All of these points are excellent. They lack detail of course, and the devil is always in the detail, and I would have liked to have seen a little more on what would be included in the ‘great repeal’ given that later it only talks about ‘safeguards’ against the abuse of anti-terrorism laws, but really this is as good as anyone could have hoped for, even, though they may not admit it, many of the more socially-liberal Labour Party supporters. The reform of libel laws and commitment to transparency is equally as welcome as the rolling back or regulation of surveillance, and this seems to extend into other parts of the agreement for the reform of government and elections. I hope the eventual full programme will also include some rationalisation of the crazy landscape of multiple ‘commissions’ to regulate different aspects of state-citizen information relations, in favour of an expanded and more powerful Information Commissioner’s Office, but we will see. However, this is a great start (and I never, ever, thought I would be saying that about a Conservative government…).

UK ID Card Program scrapped after election (and more)

As both the Conservative Party and the Liberal Democrats in the UK had the scrapping of the National Identity Card card scheme as part of their manifesto, the unpopular program has been suspended immediately by the new coalition government, pending further announcements.
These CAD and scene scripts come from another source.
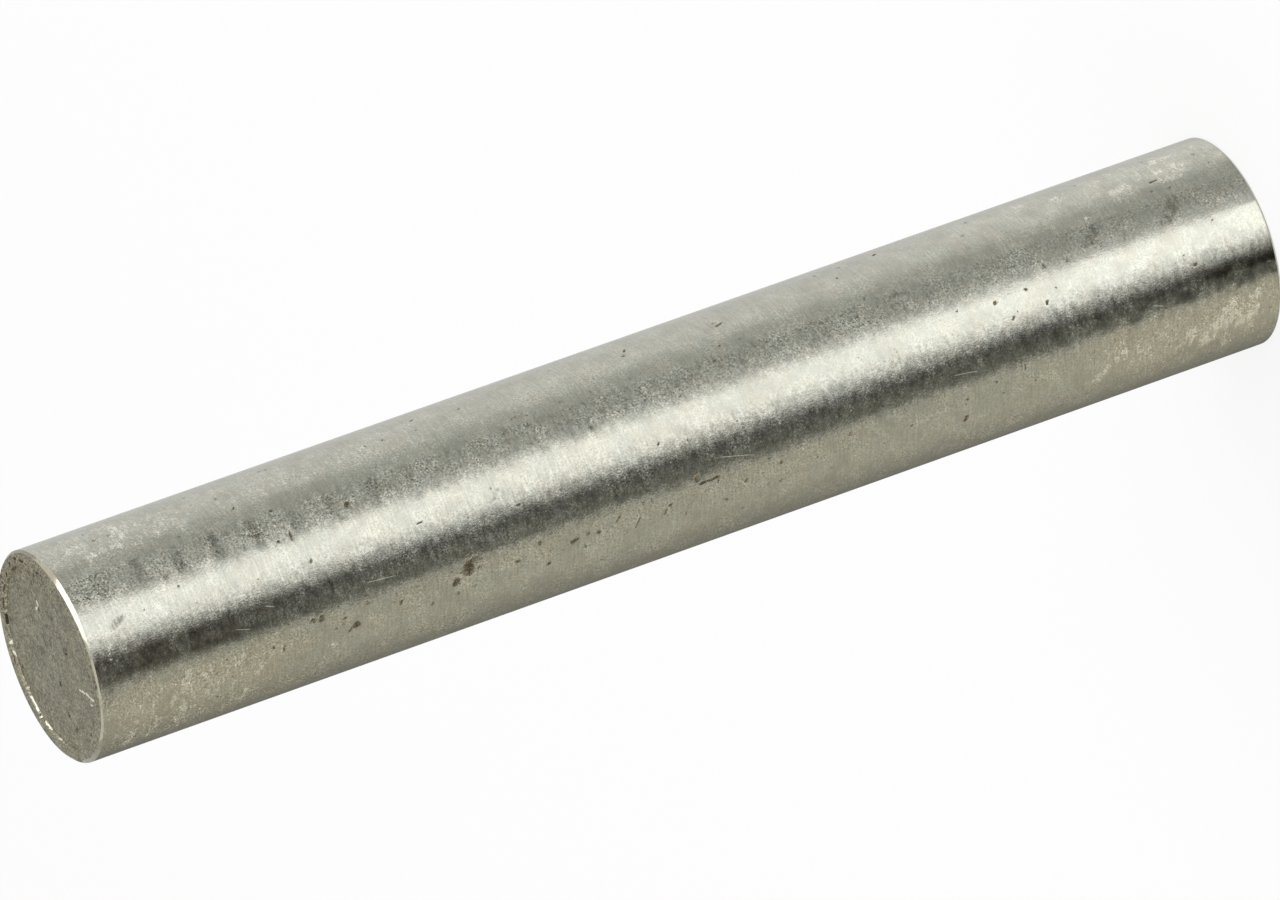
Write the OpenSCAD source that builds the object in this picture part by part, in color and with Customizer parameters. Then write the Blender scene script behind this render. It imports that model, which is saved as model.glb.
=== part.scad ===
// Axle pin: a plain round pin cut from ground steel bar.
// It stands on its foot, with the axis upright. Both ends are faced square and have their edges broken.
// The head is faced a little deeper inside a narrow flat rim, as a facing tool leaves it.

/* [Shank] */
// Diameter of the ground shank
shank_d = 12; // [4:0.5:30]
// Length over both ends
pin_length = 73; // [20:1:200]

/* [Edges] */
// Angle of both edge breaks, from the end faces
break_angle = 45; // [30:5:60]
// Width of the edge break round the foot, across its face
foot_break = 0.15; // [0.05:0.05:0.5]
// Width of the edge break round the head, across its face
head_break = 0.15; // [0.05:0.05:0.5]

/* [Head face] */
// Width of the flat rim that stands round the faced middle
rim_w = 0.65; // [0.3:0.05:1]
// Depth of the faced middle below the rim
facing_depth = 0.1; // [0.05:0.05:0.4]
// Angle of the step from the rim down to the middle, from the end face
step_angle = 60; // [45:5:80]

/* [Hidden] */
$fn = 96;
shank_r = shank_d / 2;
rim_outer_r = shank_r - head_break;
rim_inner_r = rim_outer_r - rim_w;
floor_r = rim_inner_r - facing_depth / tan(step_angle);
floor_z = pin_length - facing_depth;
steel = [0.60, 0.60, 0.55];

// Half section of the foot, from the axis out to the shank, as [radius, height].
function foot_section() = [
    [0, 0],
    [shank_r - foot_break, 0],
    [shank_r, foot_break * tan(break_angle)],
];

// Half section of the head, from the shank in to the axis, as [radius, height].
function head_section() = [
    [shank_r, pin_length - head_break * tan(break_angle)],
    [rim_outer_r, pin_length],
    [rim_inner_r, pin_length],
    [floor_r, floor_z],
    [0, floor_z],
];

// The whole pin, turned from its half section.
module axle_pin() {
    color(steel)
        rotate_extrude()
            polygon(concat(foot_section(), head_section()));
}

axle_pin();
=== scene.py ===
"""Builds a ground steel axle pin with its grain, wear and rust, standing on its foot in a plain studio.

The file is laid out as an add-on and run as a script. The pin stands at the origin with its axis along +Z. A
place on its flank is given by its turn, in degrees from the front (-Y) towards -X, and its height.
"""

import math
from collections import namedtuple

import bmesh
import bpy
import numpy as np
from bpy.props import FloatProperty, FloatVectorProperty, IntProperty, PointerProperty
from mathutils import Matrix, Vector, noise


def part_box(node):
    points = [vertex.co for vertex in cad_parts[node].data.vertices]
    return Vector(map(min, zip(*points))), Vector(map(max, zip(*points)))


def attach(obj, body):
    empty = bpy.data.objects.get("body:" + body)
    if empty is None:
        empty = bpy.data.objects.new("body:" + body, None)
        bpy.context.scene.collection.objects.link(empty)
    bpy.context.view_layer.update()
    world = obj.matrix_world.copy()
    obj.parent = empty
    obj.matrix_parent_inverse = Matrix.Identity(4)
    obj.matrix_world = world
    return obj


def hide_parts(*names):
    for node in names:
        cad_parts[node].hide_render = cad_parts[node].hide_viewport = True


bl_info = {
    "name": "Axle Pin",
    "version": (1, 0, 0),
    "blender": (4, 5, 0),
    "location": "View3D > Sidebar > Axle Pin",
    "description": "Builds a ground steel axle pin with its wear and rust, and the studio it stands in",
    "category": "Add Mesh",
}

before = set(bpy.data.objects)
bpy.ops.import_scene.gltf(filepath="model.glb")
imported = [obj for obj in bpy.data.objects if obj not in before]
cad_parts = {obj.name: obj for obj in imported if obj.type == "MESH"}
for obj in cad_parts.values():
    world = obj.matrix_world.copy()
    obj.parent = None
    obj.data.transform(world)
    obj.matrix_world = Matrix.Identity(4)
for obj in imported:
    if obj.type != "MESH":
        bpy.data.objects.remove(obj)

NODE = "axle_pin"
PIN_NAME = "ground_pin"
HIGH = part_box(NODE)[1]
RADIUS = max(HIGH.x, HIGH.y)
LENGTH = HIGH.z
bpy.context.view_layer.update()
MM = 0.001
MICRON = 0.000001
TINY = 1e-12
WHITE = (1.0, 1.0, 1.0)

# A pit, scuff, nick or burr. On the flank its place is its turn and its height, and its longer side leans
# from the axis towards a larger turn. On the head its place is x and y, and it leans from +Y towards +X.
# Turns and leans are in degrees and the rest in millimetres. A burr stands proud, so its depth is below zero.
Mark = namedtuple("Mark", "across up lean length width depth", defaults=(0,))


def mark_table(*rows):
    """The marks whose values stand in those rows."""
    return [Mark(*row) for row in rows]


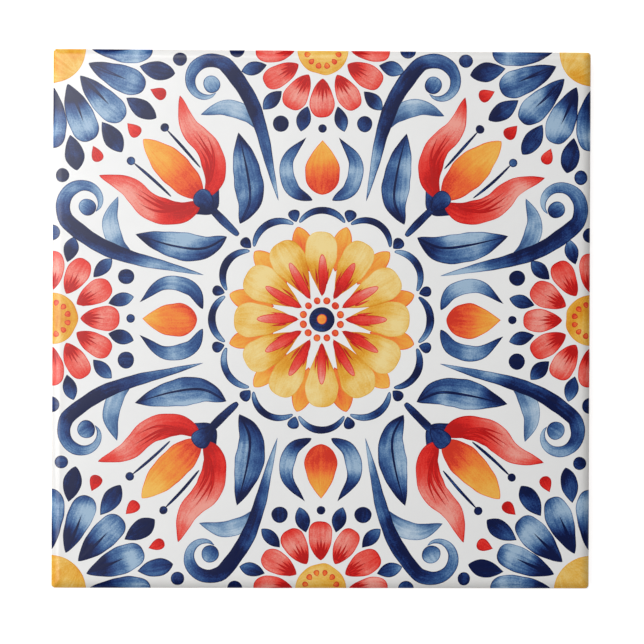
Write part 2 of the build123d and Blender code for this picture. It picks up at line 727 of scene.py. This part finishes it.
def clay_material():
    """Fired clay: buff and warm, with a sandy grain, scattered grog specks and a chalky surface."""
    material, nodes, links, shader = new_material("fired clay")
    place = object_place(nodes)
    cloud = noise_value(nodes, links, place, scale=28, detail=5, roughness=0.6)
    sand = noise_value(nodes, links, place, scale=4200, detail=3, roughness=0.7)
    grog = noise_value(nodes, links, place, scale=1300, detail=1, roughness=0.4)
    tone = total(
        nodes, links,
        mapped(nodes, links, cloud, *noise_span, 0.4, 0.66),
        mapped(nodes, links, sand, *noise_span, -0.14, 0.14),
        mapped(nodes, links, grog, 0.66, 0.74, 0, -0.5),
    )
    stops = ((0.0, (132, 86, 60)), (0.4, (190, 142, 106)), (0.6, (203, 158, 122)), (1.0, (224, 190, 158)))
    links.new(colours(nodes, links, tone, stops), shader.inputs["Base Color"])
    links.new(mapped(nodes, links, cloud, *noise_span, *clay_roughness), shader.inputs["Roughness"])
    bumped(nodes, links, shader, sand, distance=0.05 * mm, strength=0.7)
    return material


# Pigments, from a thin load to a thick one
cobalt = wash("cobalt wash", (
    (0.0, (172, 197, 218)),
    (0.3, (88, 129, 174)),
    (0.55, (48, 85, 140)),
    (0.8, (21, 45, 107)),
    (1.0, (4, 10, 52)),
), clouds=0.56)
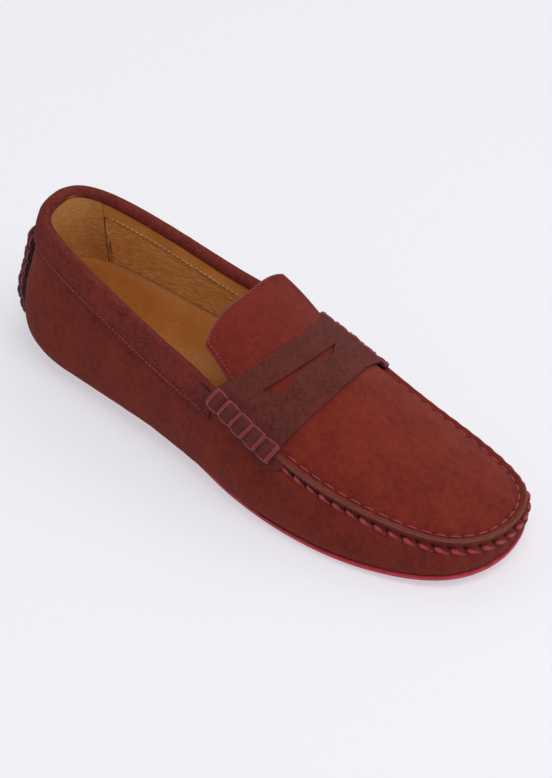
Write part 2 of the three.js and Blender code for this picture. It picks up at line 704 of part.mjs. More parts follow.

The full statement reads as follows:

“Both Parties that now form the new Government stated in their manifestos that they will cancel Identity Cards and the National Identity Register. We will announce in due course how this will be achieved. Applications can continue to be made for ID cards but we would advise anyone thinking of applying to wait for further announcements.

Until Parliament agrees otherwise, identity cards remain valid and as such can still be used as an identity document and for travel within Europe. We will update you with further information as soon as we have it.”

But although the cards will almost certainly go, despite the statement it is unclear yet what will be the fate of the National Identity Register (NIR), the new central database at the heart of the scheme. Neither party, and the Tories especially, said anything specific in their manifestos about scrapping the database, so we will see what happens here – although the statement issued seems categorical about this too. Although the end of the card scheme reduces opportunities for the ‘papers, please’ style abuse of minorities, it is the database that is of biggest concern to those interested in surveillance and social sorting. I have long favoured a secure central government Information Clearinghouse, which whilst transferring necessary information as needed and consented to between different parts of government, would not in itself hold any data. I suspect however, that some fudge will emerge!

In the meantime, the price of the coalition also was reported to include new legislation regulating video surveillance (CCTV) cameras (only about 20 years too late, but that’s the speed of British politics for you), and the review of many of the new powers in the (Anti-)Terrorism and Civil Contingencies Acts (and perhaps the Regulation of Investigatory Powers Act too – though it hasn’t yet been mentioned specifically). It is very rare that legislation is repealed or rolled back but we may yet see an increase in civil liberties under the new coalition. The one big worry in this are though is the Conservative opposition to the Human Rights Act – however with their Liberal Democrat partners being committed to the HRA, I can’t see any moves to repeal the act in this Parliament.